— START OF Data excerpts —
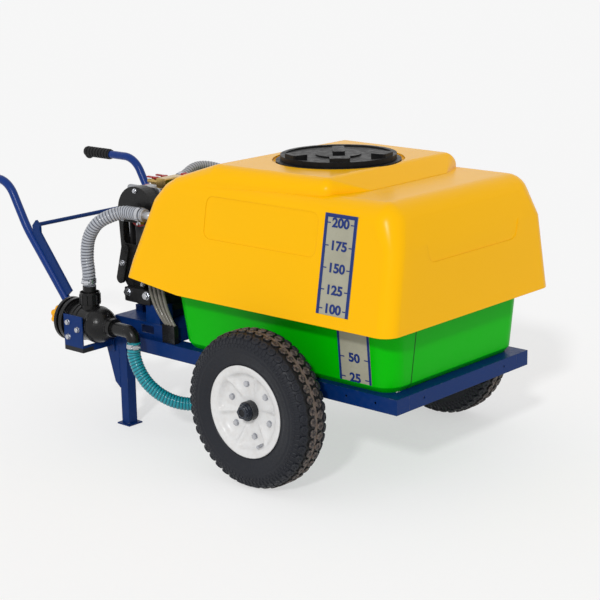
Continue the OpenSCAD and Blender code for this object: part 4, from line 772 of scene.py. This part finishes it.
# %% Scale marks
def leaning(x, y, z, lean):
    return Matrix.Translation((AXLE + x, y, z)) @ Matrix.Rotation(math.radians(lean), 4, "X")


def bar(at, x0, x1, z0, z1, thick=0.0006, lift=0.0002):
    bpy.ops.object.select_all(action="DESELECT")
    bpy.ops.mesh.primitive_cube_add(size=1, location=(0, 0, 0))
    o = bpy.context.object
    for v in o.data.vertices:
        v.co = (x1 if v.co.x > 0 else x0, (0.0002 if v.co.y > 0 else -thick) - lift,
                z1 if v.co.z > 0 else z0)
    bpy.ops.object.mode_set(mode="EDIT")
    bpy.ops.mesh.select_all(action="SELECT")
    bpy.ops.mesh.bevel(offset=0.0002, segments=1, affect="EDGES")
    bpy.ops.object.mode_set(mode="OBJECT")
    o.data.transform(at)
    return o


def number(at, words, z, size=0.0315):
    bpy.ops.object.text_add(location=(0, 0, 0))
    o = bpy.context.object
    o.data.body = words
    o.data.size = size
    o.data.align_x = "CENTER"
    o.data.align_y = "CENTER"
    o.data.extrude = 0.0004
    o.data.offset = 0.0010
    only(o)
    bpy.ops.object.convert(target="MESH")
    o = bpy.context.object
    wider = Matrix.Diagonal((1.14, 1.0, 1.0, 1.0))
    upright = Matrix.Rotation(math.pi / 2, 4, "X")
    o.data.transform(at @ Matrix.Translation((0, -0.0006, z)) @ upright @ wider)
    return o


def scale_marks(name, at, low, high, marks, face, border, top=False):
    at = at @ Matrix.Translation((0, face, 0))
    out, inside = 0.0507, 0.0507 - border
    made = [bar(at, -out, -inside, low, high), bar(at, inside, out, low, high)]
    if top:
        made.append(bar(at, -inside + 0.0001, inside - 0.0001, high - border, high))
    for words, z in marks:
        made.append(number(at, words, z))
        made.append(bar(at, -inside + 0.0002, -0.0315, z - 0.0013, z + 0.0013))
        made.append(bar(at, 0.0315, inside - 0.0002, z - 0.0013, z + 0.0013))
    only(*made)
    bpy.ops.object.join()
    o = bpy.context.object
    o.name = name
    put(o, "cart", "frame_blue", scale_ink)
    return o


scale_ink = finish("scale_ink", (0.01, 0.03, 0.16), (0.35, 0.5), grain=900, relief=0.08, edge=0)
upper = leaning(0.212, -0.345, 0.438, -10)
lower = leaning(0.226, -0.268, 0.286, math.degrees(math.atan(15 / 178)))
upper_marks = [("200", 0.254), ("175", 0.199), ("150", 0.145), ("125", 0.092), ("100", 0.046)]
scale_marks("upper_scale_marks", upper, 0.031, 0.2765, upper_marks, -0.0003, 0.0092, True)
scale_marks("lower_scale_marks", lower, 0.002, 0.160, [("50", 0.064), ("25", 0.012)], -0.0005, 0.007)

# %% [markdown]
# ## Floor and light
# The floor and backdrop are white. One sun from the near side, a little towards the front, lights
# the long side of the cart and throws the hood's shadow on the tank, and the sky fills the rest.
# Rays that the camera or a reflection sends to the sky see plain white there, and on the floor they
# see its lit colour with a share of plain white, which keeps the shadow.

# %% Rays that show the background
def seen_ray(tree):
    path = tree.nodes.new("ShaderNodeLightPath")
    seen = path.outputs["Is Camera Ray"]
    for kind in ("Is Glossy Ray", "Is Transmission Ray"):
        most = tree.nodes.new("ShaderNodeMath")
        most.operation = "MAXIMUM"
        tree.links.new(seen, most.inputs[0])
        tree.links.new(path.outputs[kind], most.inputs[1])
        seen = most.outputs["Value"]
    return seen


# %% Floor and light
bpy.ops.object.select_all(action="DESELECT")
bpy.ops.mesh.primitive_plane_add(size=60, location=(0, 0, 0))
floor = bpy.context.object
floor.name = "studio_floor"
paper = finish("white_paper", (0.97, 0.97, 0.97), (0.9, 1.0), tone=0.0, grain=20, relief=0.0, edge=0)
paper.node_tree.nodes["Principled BSDF"].inputs["Specular IOR Level"].default_value = 0.0
pn = paper.node_tree
lit = pn.nodes["Principled BSDF"]
glow = pn.nodes.new("ShaderNodeEmission")
glow.inputs["Strength"].default_value = 1.0
blend = pn.nodes.new("ShaderNodeMixShader")
pn.links.new(lit.outputs["BSDF"], blend.inputs[1])
pn.links.new(glow.outputs["Emission"], blend.inputs[2])
share = pn.nodes.new("ShaderNodeMath")
share.operation = "MULTIPLY"
share.inputs[1].default_value = 0.55
pn.links.new(seen_ray(pn), share.inputs[0])
pn.links.new(share.outputs["Value"], blend.inputs["Fac"])
pn.links.new(blend.outputs["Shader"], pn.nodes["Material Output"].inputs["Surface"])
floor.data.materials.append(paper)

sun = bpy.data.lights.new("soft_sun", "SUN")
sun.energy = 1.45
sun.angle = math.radians(5)
sun_lamp = bpy.data.objects.new("soft_sun", sun)
bpy.context.collection.objects.link(sun_lamp)
sun_lamp.rotation_euler = Vector((0.42, -0.80, 0.55)).to_track_quat("Z", "Y").to_euler()

world = bpy.data.worlds.new("white_room")
bpy.context.scene.world = world
world.use_nodes = True
wn = world.node_tree
fill = wn.nodes["Background"]
fill.inputs["Color"].default_value = (1, 1, 1, 1)
fill.inputs["Strength"].default_value = 0.62
white = wn.nodes.new("ShaderNodeBackground")
white.inputs["Strength"].default_value = 1.0
white.inputs["Color"].default_value = (1, 1, 1, 1)
choose = wn.nodes.new("ShaderNodeMixShader")
wn.links.new(seen_ray(wn), choose.inputs["Fac"])
wn.links.new(fill.outputs["Background"], choose.inputs[1])
wn.links.new(white.outputs["Background"], choose.inputs[2])
wn.links.new(choose.outputs["Shader"], wn.nodes["World Output"].inputs["Surface"])
bpy.context.scene.view_settings.view_transform = "Standard"
print("sun", sun.energy, "sky", fill.inputs["Strength"].default_value)
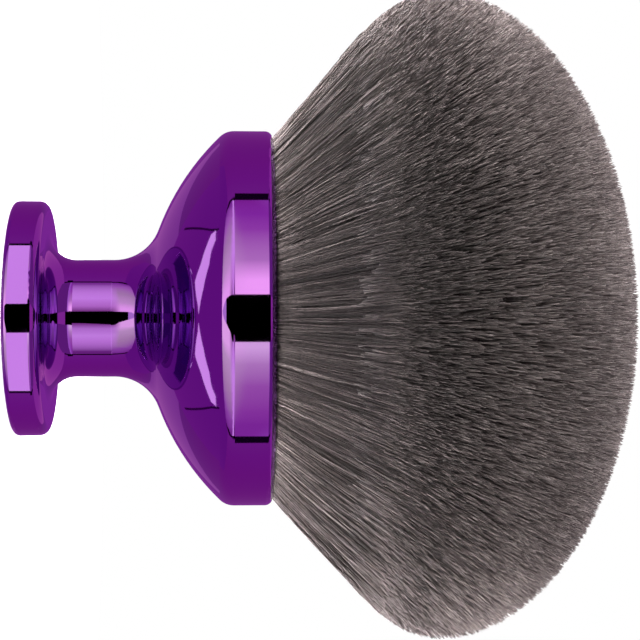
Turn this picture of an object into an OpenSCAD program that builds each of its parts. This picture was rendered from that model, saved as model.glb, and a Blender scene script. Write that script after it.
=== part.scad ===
// Kabuki makeup brush that stands on its foot, bristles up.
// Millimetres, +Z from the foot towards the bristles, origin at the middle of the foot's underside.

/* [Foot] */
// Diameter of the round foot that the brush stands on
foot_d = 31.2; // [29:0.1:34]
// Thickness of the foot
foot_h = 4.5; // [4:0.1:6]
// Edge radius round the underside of the foot
foot_edge_low_r = 0.7; // [0.3:0.1:1]
// Edge radius round the top of the foot
foot_edge_top_r = 1.2; // [0.5:0.1:1.6]
// Radius of the hollow fillet that runs from the foot into the neck
foot_fillet_r = 3.6; // [2:0.1:4.2]
// Width of the ring that the foot rests on, with its rounded edge
foot_rim_w = 2.4; // [1.8:0.1:3]
// Depth of the recess under the foot, which holds the weight and its cover
recess_depth = 2.9; // [2.4:0.1:3.1]

/* [Neck] */
// Diameter of the neck, which two fingers hold
neck_d = 15.6; // [14:0.1:18]
// Height from the top of the foot to where the bell starts to flare
neck_h = 8.6; // [7.5:0.1:12]
// Diameter of the core hole up the middle of the neck
neck_bore_d = 10; // [6:0.1:11]

/* [Bell] */
// Diameter of the collar, the straight band round the mouth
collar_d = 50; // [49:0.1:52]
// Height of the collar
collar_h = 5.1; // [4.6:0.1:7]
// Wall of the collar
collar_wall = 1.5; // [1.3:0.1:1.8]
// Edge radius round the front of the collar
lip_r = 1; // [0.5:0.1:1.2]
// Radius of the hollow curve from the neck out to the bell
bell_hollow_r = 6.3; // [4:0.1:8]
// Radius of the rounded back of the bell
bell_back_r = 33.7; // [32:0.1:36]
// Radius of the bend from the back of the bell into the collar
bell_corner_r = 2.7; // [1.5:0.1:4]
// Wall of the bell
bell_wall = 1.8; // [1.5:0.1:2.2]
// Thickness of each rib inside the bell
rib_t = 1.4; // [1:0.1:2]
// Number of ribs inside the bell
rib_n = 6; // [4:1:8]

/* [Base cover and weight] */
// Thickness of the cover under the foot
cover_t = 1; // [0.8:0.1:1.3]
// How far the cover lies inside the rim it is sheltered by
cover_set_in = 0.3; // [0.2:0.1:0.5]
// Chamfer round the cover's outer edge
cover_chamfer = 0.3; // [0.1:0.1:0.4]
// How far the weight's boss stands up into the neck
weight_boss_h = 5; // [2:0.1:10]

/* [Bristle cup] */
// Sheet thickness of the cup that holds the bristles
cup_t = 0.7; // [0.5:0.1:0.9]
// Depth from the lip down to the underside of the cup's floor
cup_h = 10; // [9.6:0.1:10.4]
// Height of the cup's straight lower part, where the roots are glued
cup_root_h = 3.4; // [2.8:0.1:3.8]
// Depth of the resin under the bristles' root disc
resin_t = 1.2; // [0.6:0.1:1.4]

/* [Bristles] */
// Widest diameter of the head of bristles
head_d = 85.2; // [80:0.1:90]
// Height of the dome above the head's widest level
dome_h = 26.3; // [22:0.1:30]
// Height of the head's widest level above the lip
flare_h = 21.3; // [19:0.1:25]
// Angle at which the outermost bristles lean away from the axis
flare_angle = 49.8; // [47:0.1:51]
// Rings of bristles round the middle one, each with six more than the last
ring_n = 12; // [10:1:12]
// Thickness of the disc that the bristle roots are bound into
root_disc_t = 1.4; // [1:0.1:1.8]
// Share of its own space that a tuft of bristles fills
tuft_fill = 0.72; // [0.5:0.01:0.8]
// Share of a tuft's length that runs to a point
tuft_point = 0.14; // [0.05:0.01:0.3]
// How much shorter every third tuft is
tuft_stagger = 0.9; // [0:0.1:2]

/* [Fits] */
// Gap round a piece that drops into its seat
seat_gap = 0.1; // [0.05:0.01:0.2]
// Gap round resin and fibre that were poured or glued in
glue_gap = 0.05; // [0.02:0.01:0.1]
// Gap between the outermost bristles and what they lean on
bristle_gap = 0.3; // [0.2:0.05:0.5]

/* [Hidden] */
$fn = 120;
// How far a cut runs past the face that it opens
over = 1;

// Radii of the turned handle
foot_r = foot_d / 2;
neck_r = neck_d / 2;
collar_r = collar_d / 2;
neck_bore_r = neck_bore_d / 2;
recess_r = foot_r - foot_rim_w;

// The neck's hollow curve and the bell's round back touch at bell_turn from the axis.
bell_z = foot_h + neck_h;
bell_turn = acos((neck_r + bell_hollow_r) / (bell_back_r + bell_hollow_r));
back_z = bell_z + (bell_back_r + bell_hollow_r) * sin(bell_turn);
turn_r = bell_back_r * cos(bell_turn);
turn_z = back_z - bell_back_r * sin(bell_turn);

// The corner's circle lies inside the back's circle and touches it and the collar.
corner_in_r = collar_r - bell_corner_r;
collar_z = back_z - sqrt(pow(bell_back_r - bell_corner_r, 2) - pow(corner_in_r, 2));
corner_r = bell_back_r * corner_in_r / (bell_back_r - bell_corner_r);
corner_z = back_z - (back_z - collar_z) * bell_back_r / (bell_back_r - bell_corner_r);
lip_z = collar_z + collar_h;
collar_bore_r = collar_r - collar_wall;

// The outermost bristles leave the mouth along this line: radius at a height.
flare = tan(flare_angle);
function fan_r(z) = collar_bore_r - bristle_gap - (lip_z - z) * flare;

// The cup's floor lies on the ribs, and its cone follows the bristles up to the collar's bore.
cup_z = lip_z - cup_h;
cup_bend_z = cup_z + cup_root_h;
cup_root_r = fan_r(cup_bend_z) + bristle_gap;
cup_lean = cup_t / cos(flare_angle);
cup_rim_r = collar_bore_r - seat_gap;
cup_rim_z = lip_z - (seat_gap + cup_lean) / flare;

// Resin on the cup's floor, then the disc of bound roots, then the bristles
resin_z = cup_z + cup_t;
root_z = resin_z + resin_t;
fan_z = root_z + root_disc_t;
root_r = cup_root_r - glue_gap;

// The weight fills what the cover leaves of the recess.
weight_z = cover_set_in + cover_t;
weight_t = recess_depth - weight_z;

// The head is an ellipse turned round the axis, down to where it meets the outermost bristles.
head_r = head_d / 2;
head_z = lip_z + flare_h;
head_lean = atan(dome_h * flare / head_r);
head_turn = head_lean + asin(fan_r(head_z) / norm([head_r, dome_h * flare]));
function head_point(turn) = [head_r * sin(turn), head_z + dome_h * cos(turn)];

// Outline of a disc with its lower and upper edges rounded.
module disc_outline(radius, height, low_r, top_r) {
    square([radius - max(low_r, top_r), height]);
    translate([0, low_r])
        square([radius, height - low_r - top_r]);
    intersection() {
        square([radius, height / 2]);
        union() {
            translate([radius - low_r, low_r]) circle(low_r);
            square([radius - low_r, low_r]);
        }
    }
    translate([0, height / 2]) intersection() {
        square([radius, height / 2]);
        union() {
            translate([radius - top_r, height / 2 - top_r]) circle(top_r);
            square([radius - top_r, height / 2]);
        }
    }
}

// What fills the inside corner between a flat top and an upright wall.
module fillet_outline(wall_r, radius) {
    difference() {
        square([wall_r + radius, radius]);
        translate([wall_r + radius, radius]) circle(radius);
    }
}

// Half outline of the handle: foot, neck, hollow curve, round back, corner and collar.
module handle_outline() {
    disc_outline(foot_r, foot_h, foot_edge_low_r, foot_edge_top_r);
    translate([0, foot_h])
        fillet_outline(neck_r, foot_fillet_r);
    translate([0, foot_h])
        square([neck_r, turn_z - foot_h]);
    translate([0, bell_z]) difference() {
        square([turn_r, turn_z - bell_z]);
        translate([neck_r + bell_hollow_r, 0]) circle(bell_hollow_r);
    }
    intersection() {
        translate([0, turn_z]) square([collar_r, corner_z - turn_z]);
        translate([0, back_z]) circle(bell_back_r);
    }
    translate([0, corner_z])
        square([corner_in_r, lip_z - corner_z]);
    intersection() {
        translate([corner_in_r, corner_z]) square([bell_corner_r, collar_z - corner_z]);
        translate([corner_in_r, collar_z]) circle(bell_corner_r);
    }
    translate([0, collar_z])
        square([collar_r, collar_h - lip_r]);
    translate([0, lip_z - lip_r])
        square([collar_r - lip_r, lip_r]);
    intersection() {
        translate([collar_r - lip_r, lip_z - lip_r]) square(lip_r);
        translate([collar_r - lip_r, lip_z - lip_r]) circle(lip_r);
    }
}

// Space inside the bell, between its round back and the mouth.
module bell_cavity() {
    intersection() {
        translate([0, 0, back_z]) sphere(bell_back_r - bell_wall);
        cylinder(h = lip_z + over, r = collar_bore_r);
    }
}

// The violet spool, moulded in one piece: foot, neck and ribbed bell.
module handle_shell() {
    color("#8a2fb0")
    difference() {
        rotate_extrude() handle_outline();
        difference() {
            bell_cavity();
            for (i = [0 : rib_n - 1])
                rotate(i * 360 / rib_n)
                    translate([0, -rib_t / 2, 0])
                        cube([collar_r, rib_t, cup_z]);
        }
        cylinder(h = cup_z, r = neck_bore_r);
        translate([0, 0, -over])
            cylinder(h = recess_depth + over, r = recess_r);
    }
}

// Cover that closes the recess under the foot, set in from the rim.
module base_cover() {
    cover_r = recess_r - seat_gap;
    color("#5b1c78")
    translate([0, 0, cover_set_in]) {
        cylinder(h = cover_chamfer, r1 = cover_r - cover_chamfer, r2 = cover_r);
        translate([0, 0, cover_chamfer])
            cylinder(h = cover_t - cover_chamfer, r = cover_r);
    }
}

// Steel weight that keeps the brush upright, centred by its boss in the neck.
module foot_weight() {
    color("#8d9196") {
        translate([0, 0, weight_z])
            cylinder(h = weight_t, r = recess_r - 4 * seat_gap);
        translate([0, 0, weight_z])
            cylinder(h = weight_t + weight_boss_h, r = neck_bore_r - seat_gap);
    }
}

// Aluminium cup: floor, straight wall round the roots, and a cone that meets the collar.
module bristle_cup() {
    outer_bend_z = cup_bend_z - (cup_lean - cup_t) / flare;
    color("#b9bcc0")
    rotate_extrude()
        polygon([
            [0, cup_z],
            [cup_root_r + cup_t, cup_z],
            [cup_root_r + cup_t, outer_bend_z],
            [cup_rim_r, cup_rim_z],
            [cup_rim_r - cup_lean, cup_rim_z],
            [cup_root_r, cup_bend_z],
            [cup_root_r, resin_z],
            [0, resin_z]
        ]);
}

// Cured resin that the roots stand in.
module resin_plug() {
    color("#c8a45a")
    translate([0, 0, resin_z])
        cylinder(h = resin_t, r = root_r);
}

// Middle line of a tuft in ring j, from its root to its tip, as [radius, height] pairs
tuft_pitch = root_r / (ring_n + 0.5);
tip_turn = head_turn / (ring_n + 0.5);
function tuft_root(j) = [j * tuft_pitch, fan_z];
function tuft_tip(j) = head_point(j * tip_turn);
function along(a, b, share) = a + (b - a) * share;
function shoulder(j) = along(tuft_root(j), tuft_tip(j), 1 - tuft_point);
function unit(a) = a / norm(a);

// Room at the shoulder between the lines of rings j and j - 1, and between tufts round ring j
function across(a, b) = abs(a[0] * b[1] - a[1] * b[0]);
function room_out(j) = across(unit(tuft_tip(j) - tuft_root(j)), shoulder(j) - shoulder(j - 1));
function room_round(j) = shoulder(j)[0] * 2 * PI / (6 * j);

// One tuft: four sides that widen with the fan, then run to a point.
module tuft(j, shorter) {
    ring = max(j, 1);
    root_w = tuft_fill * tuft_pitch / 2;
    out_w = tuft_fill * room_out(ring) / 2;
    round_w = tuft_fill * room_round(ring) / 2;
    way = unit(tuft_tip(j) - tuft_root(j));
    low = tuft_root(j) - way * root_disc_t / 2 / way[1];
    tip = tuft_tip(j) - shorter * way;
    mid = along(tuft_root(j), tip, 1 - tuft_point);
    corners = [[1, 1], [-1, 1], [-1, -1], [1, -1]];
    points = concat(
        [for (c = corners) [low[0] + c[0] * root_w, c[1] * root_w, low[1]]],
        [for (c = corners)
            [mid[0] + c[0] * out_w * way[1], c[1] * round_w, mid[1] - c[0] * out_w * way[0]]],
        [[tip[0], 0, tip[1]]]
    );
    sides = [for (k = [0 : 3]) let (next = (k + 1) % 4) each
        [[k, k + 4, next], [next, k + 4, next + 4], [k + 4, 8, next + 4]]];
    polyhedron(points, concat([[0, 1, 2], [0, 2, 3]], sides));
}

// Head of bristles: rings of tufts that fan out of one disc of bound roots.
// Each ring is turned a golden share of a step further, so that the rings don't line up.
module bristles() {
    golden_share = 0.382;
    color("#5a5352") {
        translate([0, 0, root_z])
            cylinder(h = root_disc_t, r = root_r);
        tuft(0, 0);
        for (j = [1 : ring_n])
            for (i = [0 : 6 * j - 1])
                rotate((i + j * golden_share % 1) * 360 / (6 * j))
                    tuft(j, i % 3 == 1 ? tuft_stagger : 0);
    }
}

handle_shell();
base_cover();
foot_weight();
bristle_cup();
resin_plug();
bristles();
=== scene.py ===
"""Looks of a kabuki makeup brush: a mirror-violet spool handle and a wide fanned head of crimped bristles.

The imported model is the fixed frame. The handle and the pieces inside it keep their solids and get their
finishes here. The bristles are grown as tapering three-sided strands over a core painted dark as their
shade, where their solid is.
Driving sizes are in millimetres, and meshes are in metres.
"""

import math

import bpy
import numpy as np
from mathutils import Matrix, Vector


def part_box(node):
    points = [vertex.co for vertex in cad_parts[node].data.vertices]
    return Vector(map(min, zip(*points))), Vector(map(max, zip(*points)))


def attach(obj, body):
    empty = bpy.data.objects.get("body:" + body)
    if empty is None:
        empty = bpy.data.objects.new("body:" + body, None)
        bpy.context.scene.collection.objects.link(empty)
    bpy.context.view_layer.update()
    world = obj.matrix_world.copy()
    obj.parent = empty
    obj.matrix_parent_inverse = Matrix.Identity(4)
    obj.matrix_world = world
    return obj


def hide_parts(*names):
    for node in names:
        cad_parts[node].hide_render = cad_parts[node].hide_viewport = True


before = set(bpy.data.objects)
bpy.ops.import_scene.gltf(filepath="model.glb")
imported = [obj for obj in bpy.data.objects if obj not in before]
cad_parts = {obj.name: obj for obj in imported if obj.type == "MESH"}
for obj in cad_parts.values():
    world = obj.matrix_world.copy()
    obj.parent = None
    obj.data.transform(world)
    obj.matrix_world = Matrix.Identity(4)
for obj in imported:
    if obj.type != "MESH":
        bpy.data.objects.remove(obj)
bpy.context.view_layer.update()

# Millimetres in a metre, both ways
MM = 0.001
TURN = 2 * math.pi

# Sizes read from the frame, in millimetres
handle_top = np.array(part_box("handle_shell")[1]) / MM
bristle_top = np.array(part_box("bristles")[1]) / MM
COLLAR_R = handle_top[0]
LIP_Z = handle_top[2]
HEAD_R = bristle_top[0]
HEAD_TOP = bristle_top[2]

# The mouth that the bristles leave through: the collar's wall, and the angle of the outermost bristles
COLLAR_WALL = 1.5
BRISTLE_GAP = 0.3
FLARE_ANGLE = math.radians(49.8)
MOUTH_R = COLLAR_R - COLLAR_WALL - BRISTLE_GAP

# The head's outline: an ellipse round the dome's centre, and the straight flare below it
DOME_H = 26.3
DOME_Z = HEAD_TOP - DOME_H
# Radius of the flare's line level with the lip: loose fibres swell out over the lip's rounded edge
FLARE_R = 24.1
# How sharply the ellipse turns into the flare: higher is sharper
OUTLINE_POWER = 18.5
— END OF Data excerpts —
What is being asked: Extract from the records above the lines from the one containing "of bound roots." to the one containing "import math", both lines included, exactly as they appear and with nothing else.

Result for this task:
// Head of bristles: rings of tufts that fan out of one disc of bound roots.
// Each ring is turned a golden share of a step further, so that the rings don't line up.
module bristles() {
    golden_share = 0.382;
    color("#5a5352") {
        translate([0, 0, root_z])
            cylinder(h = root_disc_t, r = root_r);
        tuft(0, 0);
        for (j = [1 : ring_n])
            for (i = [0 : 6 * j - 1])
                rotate((i + j * golden_share % 1) * 360 / (6 * j))
                    tuft(j, i % 3 == 1 ? tuft_stagger : 0);
    }
}

handle_shell();
base_cover();
foot_weight();
bristle_cup();
resin_plug();
bristles();
=== scene.py ===
"""Looks of a kabuki makeup brush: a mirror-violet spool handle and a wide fanned head of crimped bristles.

The imported model is the fixed frame. The handle and the pieces inside it keep their solids and get their
finishes here. The bristles are grown as tapering three-sided strands over a core painted dark as their
shade, where their solid is.
Driving sizes are in millimetres, and meshes are in metres.
"""

import math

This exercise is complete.